I’d like to view this for a laugh, but alas, no Linked In account.

What would be funny about it?

If vinyl transfers are vinyl sign lettering, think about it. Where is your cost break on doing a one-off sign or graphic panel in silk screen? What are the panel size limitations of screen printing? What is the smallest letter sizing appropriate for vinyl? When would you be better off doing a phenolic or imaged powder coated sign?

I want to see the rationale behind first even considering vinyl for a job that should be screen printed.

Unless they mean printed iron on T-shirt vinyl transfers. In which case, screen printing, all the way. Those vinyl iron on things stink to high heaven and don’t launder well.

Yes, and when you started in the industry did you know any of that?

The idea of the courses and the academic side of it is to learn the principles of creating such things, do’s and do not.

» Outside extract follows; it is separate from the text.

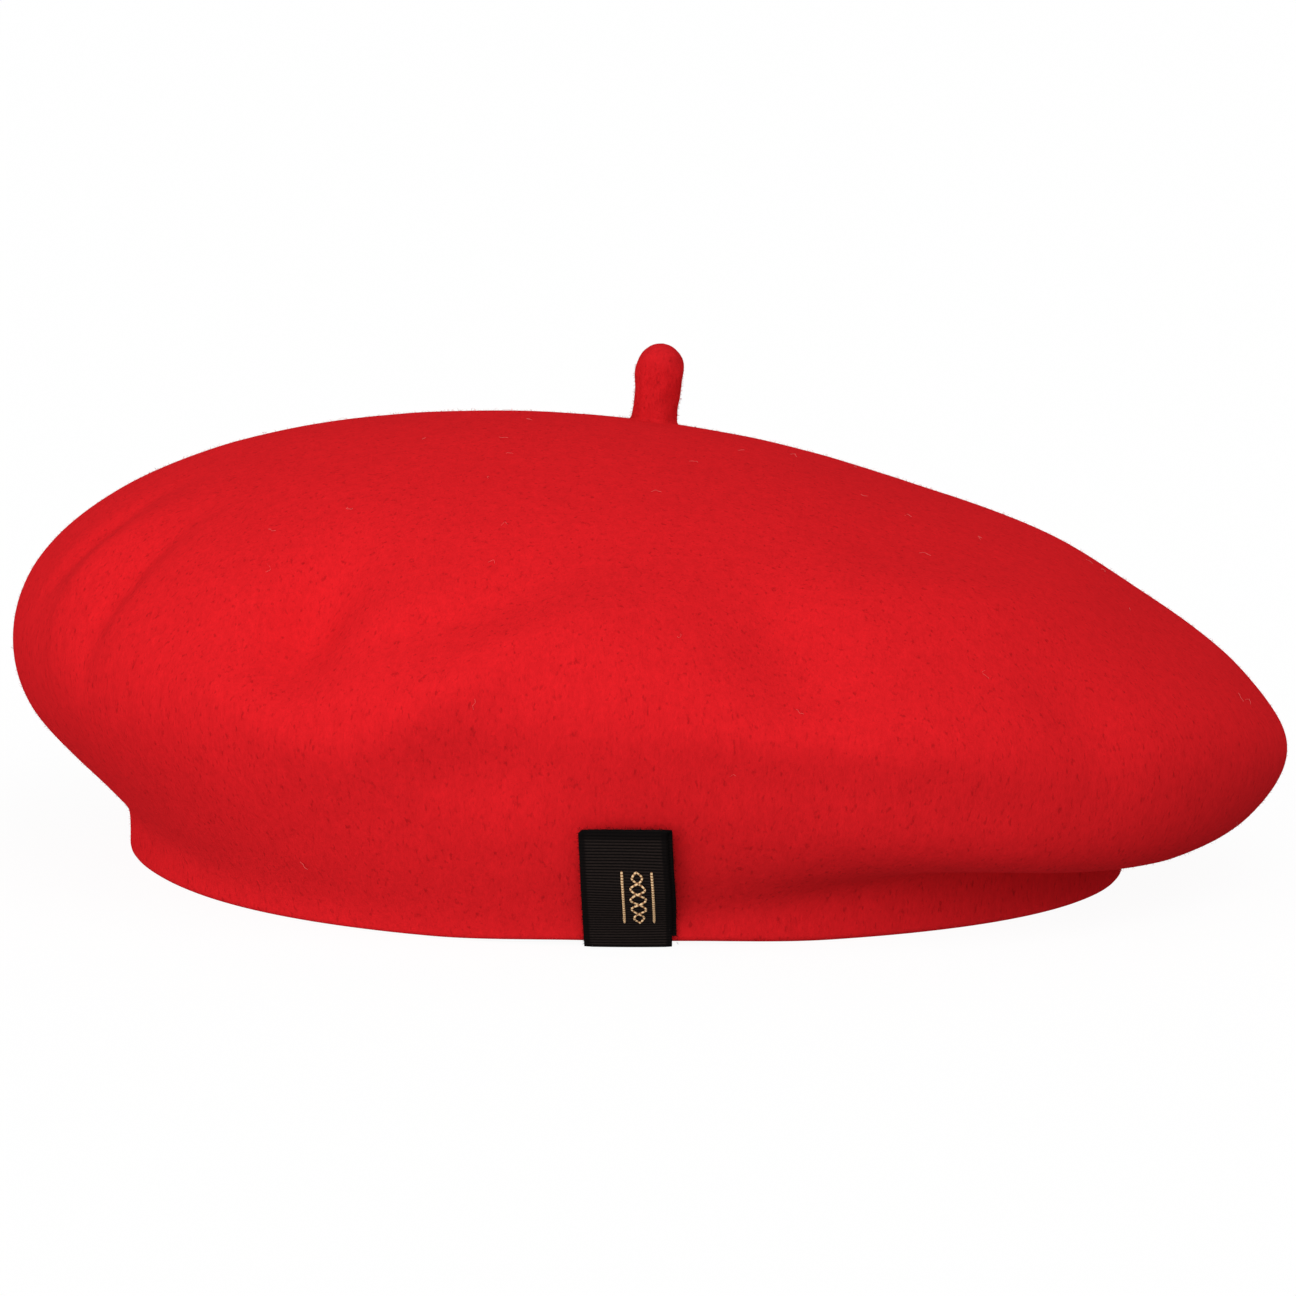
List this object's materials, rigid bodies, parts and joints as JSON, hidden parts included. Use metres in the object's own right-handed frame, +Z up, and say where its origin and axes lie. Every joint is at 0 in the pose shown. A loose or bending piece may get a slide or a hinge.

You aren’t expected as a juinor/intern/beginner to be offering advice on substrates, printing methods, or anything like that. You’re going in with an open mind and knowledge of how to create - from a set of instructions.

Usually the MD/Sales/Print Buyers take in work, understand projects, then pass the task on to the Designers - who a Senior designer will take the tasks, and sub divide tasks to Mid level and Junior designers.

So where it’s great we all know this now - don’t forget that you didn’t at some point.

I guess what I’m saying is, less nicely, I wonder if that particular video is as full of schlock as some of the other ones that caused me to cancel my Lynda subscription a long while back.